### Short problem:
Repeat only the lines from the one containing "bolts.append(one_solid(head + cylinder(BOLT_RADIUS, PLATE_LOW" through the one containing "if empty is", exactly as written, both ends included.

### Data extract:
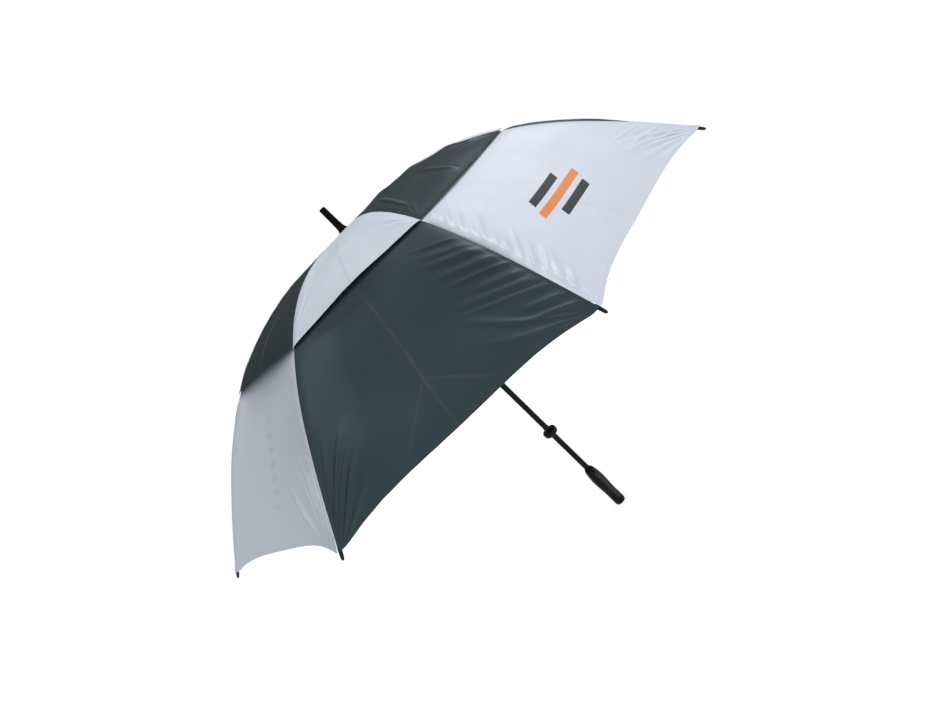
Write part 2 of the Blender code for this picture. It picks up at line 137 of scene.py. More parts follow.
--
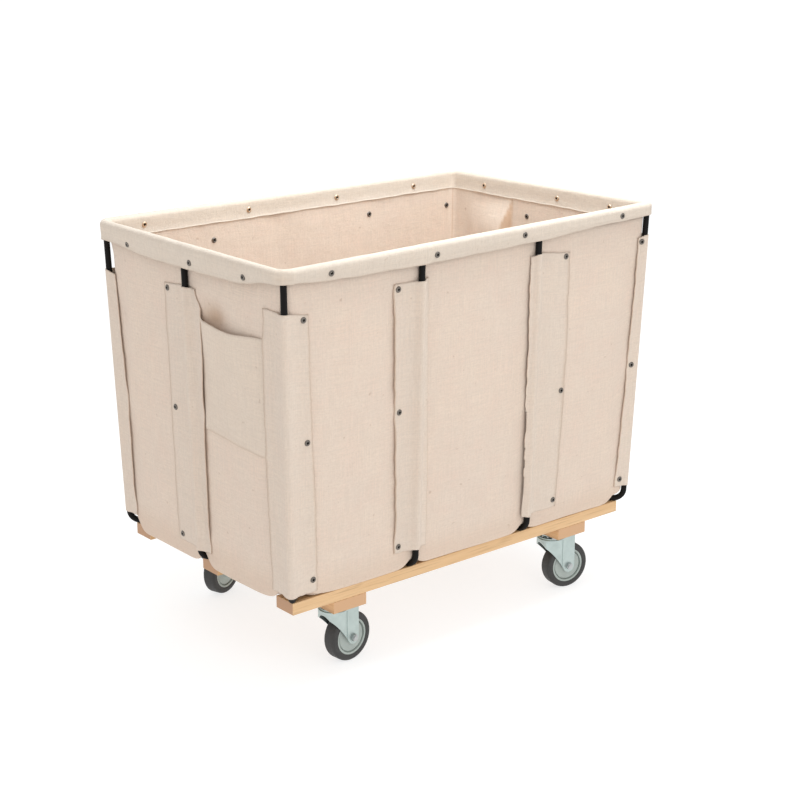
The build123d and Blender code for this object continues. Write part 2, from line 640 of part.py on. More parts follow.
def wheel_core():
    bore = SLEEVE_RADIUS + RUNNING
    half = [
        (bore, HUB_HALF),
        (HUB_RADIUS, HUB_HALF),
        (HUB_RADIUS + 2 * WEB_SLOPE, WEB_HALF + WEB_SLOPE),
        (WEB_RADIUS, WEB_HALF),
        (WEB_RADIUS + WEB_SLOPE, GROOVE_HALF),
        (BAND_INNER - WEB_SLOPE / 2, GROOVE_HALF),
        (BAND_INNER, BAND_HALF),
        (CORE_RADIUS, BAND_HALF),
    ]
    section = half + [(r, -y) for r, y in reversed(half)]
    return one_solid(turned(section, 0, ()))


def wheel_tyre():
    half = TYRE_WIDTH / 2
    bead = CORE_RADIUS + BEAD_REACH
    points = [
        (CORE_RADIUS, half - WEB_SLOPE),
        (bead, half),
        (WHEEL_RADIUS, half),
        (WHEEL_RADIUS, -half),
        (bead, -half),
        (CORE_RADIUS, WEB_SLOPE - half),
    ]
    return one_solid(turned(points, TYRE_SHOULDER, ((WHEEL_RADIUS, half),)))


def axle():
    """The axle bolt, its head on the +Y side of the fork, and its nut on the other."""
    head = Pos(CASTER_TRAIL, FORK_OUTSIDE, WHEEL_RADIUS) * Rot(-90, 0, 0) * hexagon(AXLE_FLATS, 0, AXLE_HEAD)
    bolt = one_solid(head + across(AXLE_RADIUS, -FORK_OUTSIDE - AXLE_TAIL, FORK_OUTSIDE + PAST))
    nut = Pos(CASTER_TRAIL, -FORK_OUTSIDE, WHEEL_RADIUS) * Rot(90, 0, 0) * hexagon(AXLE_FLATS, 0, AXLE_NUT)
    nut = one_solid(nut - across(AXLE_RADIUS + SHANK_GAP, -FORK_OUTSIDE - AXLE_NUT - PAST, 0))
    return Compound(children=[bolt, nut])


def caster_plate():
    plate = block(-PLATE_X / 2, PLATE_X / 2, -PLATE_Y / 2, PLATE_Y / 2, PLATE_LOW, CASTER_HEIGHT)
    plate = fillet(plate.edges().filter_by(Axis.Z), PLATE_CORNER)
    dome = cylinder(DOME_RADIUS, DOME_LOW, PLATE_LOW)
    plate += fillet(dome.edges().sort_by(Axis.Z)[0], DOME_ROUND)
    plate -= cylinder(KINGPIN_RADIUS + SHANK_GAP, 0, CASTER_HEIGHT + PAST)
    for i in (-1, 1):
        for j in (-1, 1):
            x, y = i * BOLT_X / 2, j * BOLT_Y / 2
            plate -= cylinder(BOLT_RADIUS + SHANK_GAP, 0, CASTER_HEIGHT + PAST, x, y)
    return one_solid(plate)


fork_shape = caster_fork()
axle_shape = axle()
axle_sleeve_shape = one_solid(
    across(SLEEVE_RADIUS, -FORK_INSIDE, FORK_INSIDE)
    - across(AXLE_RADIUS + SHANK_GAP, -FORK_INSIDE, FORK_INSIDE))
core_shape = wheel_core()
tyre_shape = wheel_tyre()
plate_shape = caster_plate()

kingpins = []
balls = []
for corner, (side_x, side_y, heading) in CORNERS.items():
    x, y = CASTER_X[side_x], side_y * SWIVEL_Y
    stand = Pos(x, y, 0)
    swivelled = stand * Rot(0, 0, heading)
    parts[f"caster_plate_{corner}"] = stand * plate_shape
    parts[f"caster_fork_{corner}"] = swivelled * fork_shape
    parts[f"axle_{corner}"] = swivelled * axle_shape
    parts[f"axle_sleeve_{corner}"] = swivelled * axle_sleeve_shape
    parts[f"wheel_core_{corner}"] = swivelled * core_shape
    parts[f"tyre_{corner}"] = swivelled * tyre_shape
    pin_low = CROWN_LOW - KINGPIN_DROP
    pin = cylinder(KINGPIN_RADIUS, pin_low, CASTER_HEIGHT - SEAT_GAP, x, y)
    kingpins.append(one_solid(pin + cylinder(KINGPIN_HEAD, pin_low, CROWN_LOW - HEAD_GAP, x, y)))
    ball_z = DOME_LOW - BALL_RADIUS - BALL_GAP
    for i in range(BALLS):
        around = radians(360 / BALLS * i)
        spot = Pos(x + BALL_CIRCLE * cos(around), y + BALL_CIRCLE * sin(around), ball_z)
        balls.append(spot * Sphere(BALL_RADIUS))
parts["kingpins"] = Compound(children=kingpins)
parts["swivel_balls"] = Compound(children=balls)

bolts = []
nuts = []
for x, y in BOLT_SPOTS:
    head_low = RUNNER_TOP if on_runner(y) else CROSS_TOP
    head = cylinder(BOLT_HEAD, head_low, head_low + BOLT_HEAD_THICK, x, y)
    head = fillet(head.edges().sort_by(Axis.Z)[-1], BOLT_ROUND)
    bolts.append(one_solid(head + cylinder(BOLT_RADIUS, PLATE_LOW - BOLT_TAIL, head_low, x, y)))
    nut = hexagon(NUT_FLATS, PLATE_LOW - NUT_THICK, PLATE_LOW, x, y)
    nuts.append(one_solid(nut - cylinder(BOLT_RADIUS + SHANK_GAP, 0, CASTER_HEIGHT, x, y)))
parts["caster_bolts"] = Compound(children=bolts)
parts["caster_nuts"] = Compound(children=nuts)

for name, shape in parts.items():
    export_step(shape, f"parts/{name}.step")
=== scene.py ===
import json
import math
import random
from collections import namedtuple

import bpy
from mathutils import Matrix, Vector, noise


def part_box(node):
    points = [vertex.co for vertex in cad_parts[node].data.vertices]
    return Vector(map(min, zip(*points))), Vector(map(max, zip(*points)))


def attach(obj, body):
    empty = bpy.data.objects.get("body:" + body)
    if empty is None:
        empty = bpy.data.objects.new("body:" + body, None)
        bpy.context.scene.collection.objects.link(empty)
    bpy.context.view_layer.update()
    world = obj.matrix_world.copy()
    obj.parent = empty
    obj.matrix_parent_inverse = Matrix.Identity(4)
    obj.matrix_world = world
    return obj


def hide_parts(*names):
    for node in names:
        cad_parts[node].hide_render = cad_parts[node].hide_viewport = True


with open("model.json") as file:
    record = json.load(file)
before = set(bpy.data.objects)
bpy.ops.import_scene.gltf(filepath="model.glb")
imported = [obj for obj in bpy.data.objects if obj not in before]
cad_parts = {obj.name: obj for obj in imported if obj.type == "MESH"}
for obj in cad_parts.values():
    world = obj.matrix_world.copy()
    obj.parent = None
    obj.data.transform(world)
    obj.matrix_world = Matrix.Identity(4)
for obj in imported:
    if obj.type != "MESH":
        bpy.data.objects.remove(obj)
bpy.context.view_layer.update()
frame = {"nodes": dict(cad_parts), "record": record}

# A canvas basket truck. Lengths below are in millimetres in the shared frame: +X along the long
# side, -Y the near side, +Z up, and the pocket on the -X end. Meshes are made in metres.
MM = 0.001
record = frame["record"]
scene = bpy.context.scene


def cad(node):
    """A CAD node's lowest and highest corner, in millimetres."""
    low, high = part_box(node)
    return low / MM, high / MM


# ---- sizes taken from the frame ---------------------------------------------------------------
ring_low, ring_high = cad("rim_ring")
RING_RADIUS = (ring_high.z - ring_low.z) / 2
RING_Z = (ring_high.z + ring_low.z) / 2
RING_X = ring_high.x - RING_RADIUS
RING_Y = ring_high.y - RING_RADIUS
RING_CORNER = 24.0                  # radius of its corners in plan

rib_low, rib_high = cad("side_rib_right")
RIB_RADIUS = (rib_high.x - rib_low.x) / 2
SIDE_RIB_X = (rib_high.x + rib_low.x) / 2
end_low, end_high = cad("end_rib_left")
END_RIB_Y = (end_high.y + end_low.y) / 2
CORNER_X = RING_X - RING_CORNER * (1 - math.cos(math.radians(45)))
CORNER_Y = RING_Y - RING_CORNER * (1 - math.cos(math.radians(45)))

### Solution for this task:
    bolts.append(one_solid(head + cylinder(BOLT_RADIUS, PLATE_LOW - BOLT_TAIL, head_low, x, y)))
    nut = hexagon(NUT_FLATS, PLATE_LOW - NUT_THICK, PLATE_LOW, x, y)
    nuts.append(one_solid(nut - cylinder(BOLT_RADIUS + SHANK_GAP, 0, CASTER_HEIGHT, x, y)))
parts["caster_bolts"] = Compound(children=bolts)
parts["caster_nuts"] = Compound(children=nuts)

for name, shape in parts.items():
    export_step(shape, f"parts/{name}.step")
=== scene.py ===
import json
import math
import random
from collections import namedtuple

import bpy
from mathutils import Matrix, Vector, noise


def part_box(node):
    points = [vertex.co for vertex in cad_parts[node].data.vertices]
    return Vector(map(min, zip(*points))), Vector(map(max, zip(*points)))


def attach(obj, body):
    empty = bpy.data.objects.get("body:" + body)
    if empty is None:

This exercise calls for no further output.